Both supporters and opponents of Chavez have been on edge in the past week amid shifting signals from the government about the president's health. Officials have reported a series of ups and downs in his recovery -- the most recent, on Sunday, announcing that he faced the new complications from a respiratory infection.

Maduro said on Tuesday that Chavez faces "a complex and delicate situation." But he also said that when he talked with the president and looked at his face, he seemed to have "the same strength as always."

The vice president said he planned to return to Caracas on Wednesday, though there was no confirmation of a return trip as of Wednesday night.

His remarks about the president came at the end of an interview in which he praised Cuba's government effusively and touched on what he called the long-term strength of Chavez's socialist Bolivarian Revolution movement.

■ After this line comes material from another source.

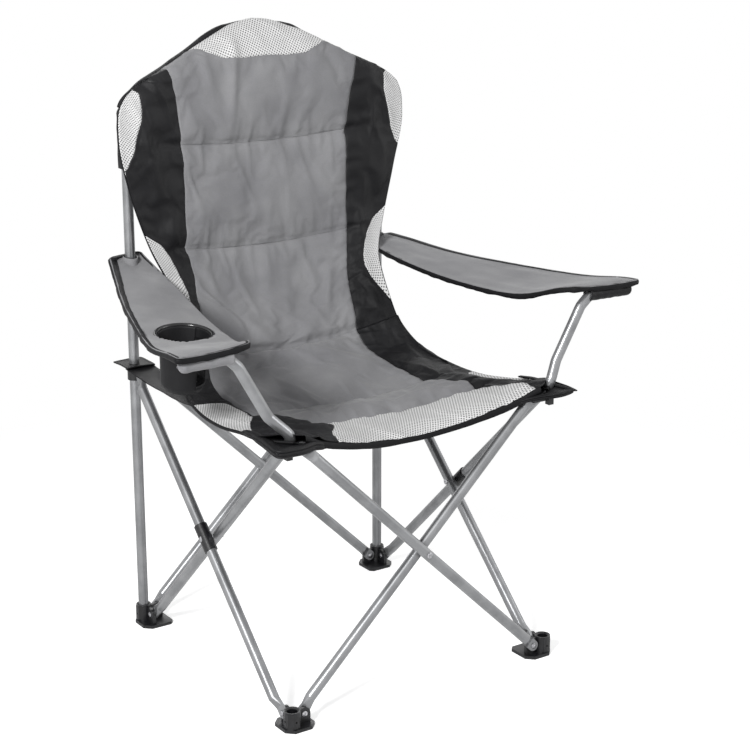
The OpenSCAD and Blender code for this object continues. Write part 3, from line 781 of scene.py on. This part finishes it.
def hemmed_patch(name, corners, drop, hem, thick, body, node, cells=(30, 30)):
    """Four-cornered black cloth with a raised hem. Its corners hang by drop, in millimetres."""
    wide = (Vector(corners[1]) - Vector(corners[0])).length
    deep = (Vector(corners[3]) - Vector(corners[0])).length

    def place(a, b):
        p = quad(corners, a, b)
        rim = min(a * wide, (1 - a) * wide, b * deep, (1 - b) * deep)
        raised = 1.1 * ease((hem - rim) / 0.0015) if rim < hem else 0.0
        groove = -0.5 * math.exp(-(((rim - hem) / 0.0012) ** 2))
        far = max(0.0, (abs(a - 0.5) + abs(b - 0.5)) * 2 - 0.9)
        wave = noise.noise(p * 40) * 0.8
        return p + Vector((0, 0, (raised + groove + wave - drop * far * far) / 1000))

    bm = mapped(cells, place, lambda a, b: (a * wide, b * deep))
    made = thicken(cloth_object(name, bm, black_cloth), thick)
    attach(made, body)
    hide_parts(node)
    return made


def placed(node):
    """Lowest and highest corner of a CAD node's box."""
    low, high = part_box(node)
    return Vector(low), Vector(high)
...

He mentioned that former Cuban President Fidel Castro had visited the hospital where Chavez was treated.

In Washington, the U.S. State Department said procedures under the Venezuelan Constitution should be followed if Chavez is no longer able to carry out his duties as president.

"We want to see any transition take place in a manner that is consistent with the Venezuelan Constitution, that any election be fully transparent, democratic, free and fair," State Department spokeswoman Victoria Nuland told reporters on Wednesday.

Asked if Chavez being out of the picture would make it easier to improve long-strained ties between Venezuela and the U.S., Nuland said, "Obviously we will judge our ability to improve our relationship with Venezuela based on steps they are able to take."

The U.S. Embassy in Caracas has been without an ambassador since July 2010. Chavez rejected the U.S. nominee for ambassador, accusing him of making disrespectful remarks about Venezuela's government. That led Washington to revoke the visa of the Venezuelan ambassador.

But recently U.S. and Venezuelan diplomats began high-level conversations aimed at improving relations, a U.S. government official said. The official spoke on condition of anonymity because he wasn't authorized to speak publicly about the matter.